There were some difficult scenes. Writing someone else’s love scene is very voyeuristic – especially when the people involved really existed. I was very embarrassed. I ended up writing that scene in a café, on the basis that if people are going to get it on in public, they have to expect that they’ll be seen.
I was stunned when Sian Summers and Sarah Woods chose my piece to be performed as a script in hand reading at Aberystwyth Arts Centre in Spring 2012, directed by Gilly Adams. Delighted I think, (eventually) but mainly stunned. That initial rehearsal process got rid of a lot of dead wood – there were scenes in there then that I cringe at now.
And that’s where it was supposed to end. It seemed like such a waste – especially as 2012 was the centenary of Alan Turing’s birth, and suddenly he was everywhere, and I wanted to shout “but I’ve written a play about him, I’ve written a play about him.”
Fortunately I shouted at the right person. Sandra Bendelow’s newly formed Scriptography Productions was looking for a project, and To Kill a Machine (or TKAM as it is affectionately known) was taken on.
My vision for it was modest – some would say short-sighted.

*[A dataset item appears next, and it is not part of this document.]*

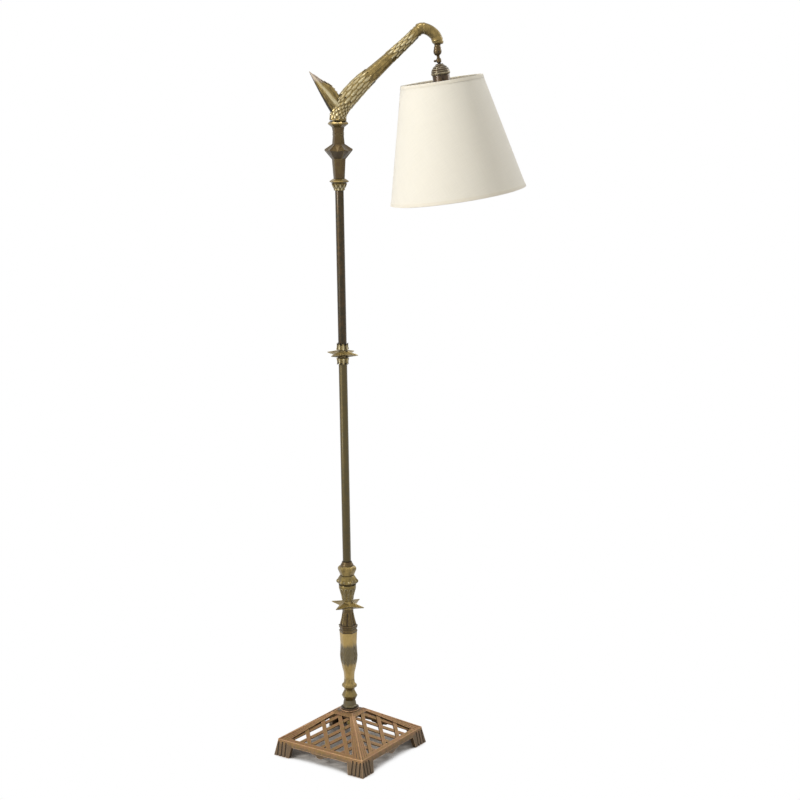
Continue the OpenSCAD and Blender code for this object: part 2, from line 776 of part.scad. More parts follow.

I dreamt of one night only in the function room of a pub, with amateur actor friends as performers. Sandra saw what it could be, and so the pilot project was developed within the framework of Aberystwyth Arts Centre’s Open Platform Scheme. Computer scientists at Aberystwyth University became interested, and an extract was performed at the Mid Wales Branch of the British Computing Society’s Alan Turing Centenary celebrations.
Once Angharad Lee and the original performance cast were on board, the play really developed its wings. Angharad brought out the best of the play, transforming it from a script into a very visual and dynamic piece of theatre. The tree of knowledge, with Alan’s life hanging from it and the way she put the words of a play into a context where those words would be spoken made the script into a play.

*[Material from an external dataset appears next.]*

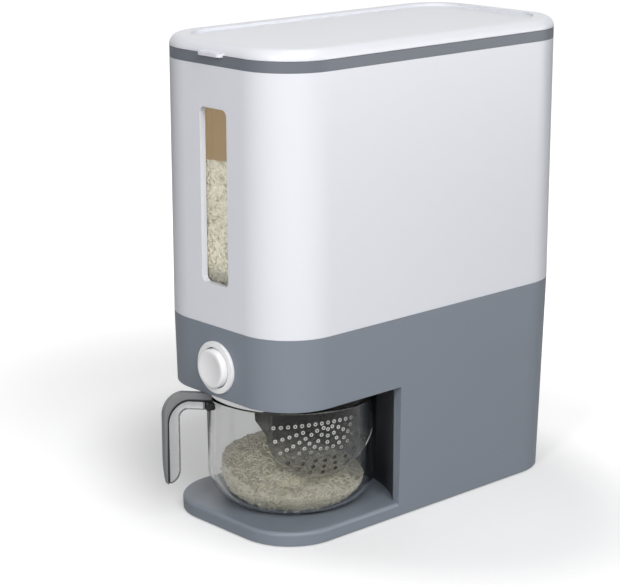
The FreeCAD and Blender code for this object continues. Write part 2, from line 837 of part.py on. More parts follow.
def make_strainer_panel():
    """A round dish across the cup, cut off level under the rim and held between the cup's walls."""
    top = cup_bottom + cup_height - strainer_top_drop
    inside = cup_revolve(cup_wall + fit_gap, cup_bottom + cup_wall + fit_gap, top)
    start = strainer_distance - strainer_thickness
    slab = box(start, strainer_distance, -cup_rim_radius, cup_rim_radius, cup_bottom, top)
    panel = slab.common(inside).common(strainer_outline(top))
    dome = dish_cap(0).common(inside)
    body = joined([panel, dome]).cut(dish_cap(strainer_thickness))
    return set_cup_place(body.cut(strainer_holes()))


def handle_plate(points, width):
    """A band in the handle's upright plane: (reach from the cup's axis, height) points, with arcs
    where three points come as a tuple."""
    edges = []
    first = None
    last = None
    for item in points:
        run = [Vector(0, -reach, height) for reach, height in (item if isinstance(item[0], tuple) else (item,))]
        if last is not None:
            edges.append(Part.makeLine(last, run[0]))
        else:
            first = run[0]
        if len(run) == 3:
            edges.append(Part.Arc(*run).toShape())
        last = run[-1]
    edges.append(Part.makeLine(last, first))
    face = Part.Face(Part.Wire(edges))
    face.translate(Vector(-width / 2, 0, 0))
    return face.extrude(Vector(width, 0, 0))


def corner_arc(reach, height, radius):
    """Three points of a quarter turn from level at height to upright at reach."""
    middle = radius * (1 - math.sqrt(0.5))
    return ((reach - radius, height), (reach - middle, height - middle), (reach, height - radius))


def strap_inner_reach():
    return handle_reach - strap_thickness


def strap_underside():
    return cup_bottom + handle_top - strap_top_thickness


def arm_height(reach, corner_start, height):
    """The arm falls evenly from its corner towards the cup."""
    return height - arm_slope * (corner_start - reach)


def core_top_at(reach):
    return arm_height(reach, strap_inner_reach() - strap_corner, strap_underside()) - core_gap


def core_under_at(reach):
    inner = strap_inner_reach() - core_gap - core_thickness
    return arm_height(reach, inner - core_corner, strap_underside() - core_gap - core_top_thickness)


def core_root():
    return cup_wall_radius + core_gap / 2 + clip_block_reach


def make_handle_strap():
    top = cup_bottom + handle_top
    tip = cup_bottom + strap_tip_height
    under = strap_underside()
    inner = strap_inner_reach()
    outline = [
        (strap_root, arm_height(strap_root, inner - strap_corner, under)),
        (strap_root, arm_height(strap_root, handle_reach - strap_corner, top)),
        corner_arc(handle_reach, top, strap_corner),
        (handle_reach, tip + 2 * core_tip_rise), (handle_reach - strap_tip_inset / 4, tip + core_tip_rise),
        (handle_reach - strap_tip_inset, tip), (inner, tip + strap_thickness / 4),
        tuple(reversed(corner_arc(inner, under, strap_corner))),
    ]
    return set_cup_place(handle_plate(outline, strap_width))


def make_handle_core():
    outer = strap_inner_reach() - core_gap
    inner = outer - core_thickness
    tip = cup_bottom + strap_tip_height
    root = core_root()
    outline = [
        (root, core_under_at(root)), (root, core_top_at(root)),
        corner_arc(outer, strap_underside() - core_gap, strap_corner),
        ((outer, tip), (inner + core_tip_bulge, tip + core_tip_bulge), (inner, tip + core_tip_rise)),
        tuple(reversed(corner_arc(inner, core_under_at(inner - core_corner), core_corner))),
    ]
    return set_cup_place(handle_plate(outline, core_width))


def make_handle_clip():
    """A block that hooks under the cup's rim and holds both layers of the handle."""
    root = cup_wall_radius + core_gap / 2
    outside_rim = cup_rim_radius + core_gap / 2
    under_rim = cup_bottom + cup_height - cup_rim_height - core_gap / 2
    end = core_root() - core_gap / 2
    bottom = core_under_at(root) - clip_block_margin
    outline = [
        (root, bottom), (root, under_rim), (outside_rim, under_rim), (outside_rim, core_top_at(outside_rim)),
        (end, core_top_at(end)), (end, bottom),
    ]
    return set_cup_place(handle_plate(outline, clip_block_width))


# ---- the whole -----------------------------------------------------------------------------------

def build_all():
    return {
        "base_housing": make_base_housing(),
        "bay_liner": make_bay_liner(),
        "bay_ceiling": make_bay_ceiling(),
        "base_plate": make_base_plate(),
        "rubber_feet": make_rubber_feet(),
        "base_screws": make_base_screws(),
        "upper_housing": make_upper_housing(),
        "window_pane": make_window_pane(),
        "collar_ring": make_collar_ring(),
        "lid": make_lid(),
        "lid_seal": make_lid_seal(),
        "hinge_pin": make_hinge_pin(),
        "hopper_funnel": make_hopper_funnel(),
        "chute": make_chute(),
        "gate_frame": make_gate_frame(),
        "gate_plate": make_gate_plate(),
        "mechanism_screws": make_mechanism_screws(),
        "button_bezel": make_button_bezel(),
        "button_cap": make_button_cap(),
        "button_stem": make_button_stem(),
        "retaining_clip": make_retaining_clip(),
        "stem_guide": make_stem_guide(),
        "return_spring": make_return_spring(),
        "cup_bowl": make_cup_bowl(),
        "strainer_panel": make_strainer_panel(),
        "handle_strap": make_handle_strap(),
        "handle_core": make_handle_core(),
        "handle_clip": make_handle_clip(),
    }


def move_to_origin(parts):
    """Puts the origin under the middle of the whole object, on the plane that it stands on."""
    whole = Part.makeCompound(list(parts.values())).BoundBox
    shift = Vector(-whole.Center.x, -whole.Center.y, -whole.ZMin)
    for shape in parts.values():
        shape.translate(shift)
    return shift


os.makedirs("parts", exist_ok=True)
all_parts = build_all()
origin_shift = move_to_origin(all_parts)
print("origin shift", [round(value, 4) for value in origin_shift])
for node, shape in all_parts.items():
    print(node, len(shape.Solids), round(shape.Volume, 1), shape.isValid())
    shape.exportStep("parts/" + node + ".step")
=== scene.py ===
import math
import random

import bmesh
import bpy
from mathutils import Matrix, Vector
from mathutils.noise import noise


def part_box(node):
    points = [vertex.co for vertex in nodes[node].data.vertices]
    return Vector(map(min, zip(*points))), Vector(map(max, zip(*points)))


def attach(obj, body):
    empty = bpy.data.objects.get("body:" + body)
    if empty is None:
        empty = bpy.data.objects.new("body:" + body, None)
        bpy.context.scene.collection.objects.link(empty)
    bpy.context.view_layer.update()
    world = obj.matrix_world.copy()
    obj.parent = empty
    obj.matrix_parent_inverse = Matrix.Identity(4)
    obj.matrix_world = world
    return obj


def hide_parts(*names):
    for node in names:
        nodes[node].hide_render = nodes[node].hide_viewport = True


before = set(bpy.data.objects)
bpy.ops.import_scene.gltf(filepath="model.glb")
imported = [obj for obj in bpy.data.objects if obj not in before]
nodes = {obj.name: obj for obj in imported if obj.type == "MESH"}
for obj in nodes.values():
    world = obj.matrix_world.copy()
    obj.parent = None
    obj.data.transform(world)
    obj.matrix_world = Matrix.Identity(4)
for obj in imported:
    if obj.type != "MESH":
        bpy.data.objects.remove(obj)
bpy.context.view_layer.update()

MM = 0.001
scene = bpy.context.scene


# ---- Camera: a long lens in front of the right corner, a little above the lid --------------------
# It looks down by 15 degrees. The small shifts, in pixels, centre the picture on the housing.
housing_low, housing_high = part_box("upper_housing")
housing_middle = Vector((0, (housing_low[1] + housing_high[1]) / 2, 0))
camera_place = housing_middle + Vector((1127.19, -1092.47, 590.24)) * MM
camera_turn = 47.129
camera_pitch = 14.933
focal_pixels = 1974.25
picture_width = 620
shift_right = -15.28
shift_up = -7.53
sensor_width = 36.0

camera_data = bpy.data.cameras.new("camera")
camera_data.sensor_width = sensor_width
camera_data.lens = focal_pixels / picture_width * sensor_width
camera_data.shift_x = shift_right / picture_width
camera_data.shift_y = shift_up / picture_width
camera = bpy.data.objects.new("camera", camera_data)
camera.location = camera_place
camera.rotation_euler = (math.radians(90 - camera_pitch), 0, math.radians(camera_turn))
scene.collection.objects.link(camera)
scene.camera = camera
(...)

A play develops a lot in the rigorous testing process that it undergoes with a group of actors. Despite the short time frame for the rehearsals, the actors put in a whole array of nuances that had been buried so deeply in the script that even I was unaware of them. Gwydion Rhys and Gareth John Bale brought out the contrast and balance in Alan Turing and Gordon Welchman’s working relationship – Alan’s complexity and Gordon’s clarity. Ceri Owain Murphy and Stephen Marzella brought out the prurience of society’s interest in a person’s sexuality, while the interaction between Gwydion and Thomas Middler portrayed the tenderness and confusion of adolescent friendship.

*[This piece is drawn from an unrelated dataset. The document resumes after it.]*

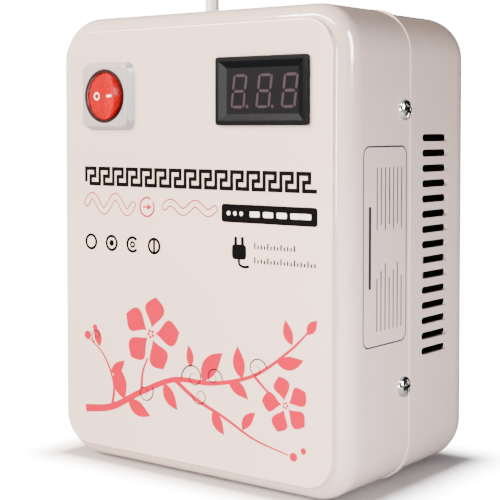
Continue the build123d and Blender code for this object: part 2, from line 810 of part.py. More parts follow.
# Bolt through the back wall and the ring, with its nut in the dish
bolt_tip_y = dish_floor_y - nut_height - bolt_point
with BuildPart() as centre_bolt:
    with BuildSketch(front_plane(bolt_seat_y)):
        with Locations((0, ring_z)):
            RegularPolygon(bolt_head_radius, 6)
    extrude(amount=-bolt_head_height)
    with BuildSketch(front_plane(bolt_seat_y)):
        with Locations((0, ring_z)):
            Circle(bolt_radius)
    extrude(amount=bolt_seat_y - bolt_tip_y)
centre_bolt.part.label = "centre_bolt"
export_step(centre_bolt.part, "parts/centre_bolt.step")

with BuildPart() as centre_nut:
    with BuildSketch(front_plane(dish_floor_y)):
        with Locations((0, ring_z)):
            RegularPolygon(nut_radius, 6)
            Circle(bolt_radius + thread_clearance, mode=Mode.SUBTRACT)
    extrude(amount=nut_height)
centre_nut.part.label = "centre_nut"
export_step(centre_nut.part, "parts/centre_nut.step")

# Thermal cut-out on the winding's front face
with BuildPart() as thermal_cutout:
    with BuildSketch(front_plane(ring_front_y)):
        with Locations((0, ring_z)):
            with PolarLocations(pad_radius + thermostat_flat / 2, 1, start_angle=thermostat_angle):
                Circle(thermostat_radius)
    extrude(amount=thermostat_thickness)
    fillet(thermal_cutout.faces().sort_by(Axis.Y)[0].edges(), radius=thermostat_edge_radius)
thermal_cutout.part.label = "thermal_cutout"
export_step(thermal_cutout.part, "parts/thermal_cutout.step")

# Outlets: two snap-in sockets for parallel blades and an earth pin
for name, (outlet_x, _) in zip(("outlet_inner", "outlet_outer"), outlet_places):
    with BuildPart() as outlet:
        with BuildSketch(front_plane(back_y)):
            with Locations((outlet_x, outlet_z)):
                RectangleRounded(outlet_face_width, outlet_face_tall, outlet_face_radius)
        extrude(amount=-outlet_face_thickness)
        fillet(outlet.faces().sort_by(Axis.Y)[-1].edges(), radius=outlet_face_edge)
        with BuildSketch(front_plane(back_y)):
            with Locations((outlet_x, outlet_z)):
                RectangleRounded(outlet_body_width, outlet_body_tall, outlet_body_radius)
        extrude(amount=outlet_body_depth)
        with BuildSketch(front_plane(back_y + outlet_face_thickness)):
            with Locations((outlet_x, outlet_z + slot_rise)):
                with GridLocations(slot_spacing, slot_spacing, 2, 1):
                    Rectangle(slot_width, slot_tall)
            with Locations((outlet_x, outlet_z - earth_drop)):
                Circle(earth_radius)
        extrude(amount=outlet_face_thickness + outlet_body_depth + overrun, mode=Mode.SUBTRACT)
    outlet.part.label = name
    export_step(outlet.part, f"parts/{name}.step")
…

The three pilot performances, in Aberystwyth, Cardiff and Swansea were nothing less than magical. Terrifying. Magical. Terrifying. Magical. Again, it might have ended there, but the success of the performances, and the overwhelming support – from theatre goers, computer scientists, mathematicians, friends, strangers led Angharad, Sandra, Gwydion, Ceri, Gareth, Stephen, Thomas and me unanimously to the same conclusion: if we did that in such a short time and one such a minute budget, just think what it could be as a full production! It’s taken two years of making small steps forward, but now, with two grants from Arts Council Wales, as well as the amazing support from people all over the world who donated to the Kickstarter Campaign, TKAM is ready to go out into the world. We’ve got a new cast in Rick Yale and Francois Pandolfo, and two familiar faces, as Gwydion Rhys is Alan Turing once more, and Robert Harper who played The Interrogator in the original reading return. We’re on tour, and we’re going to Edinburgh. Alan Turing, we hope it does you justice!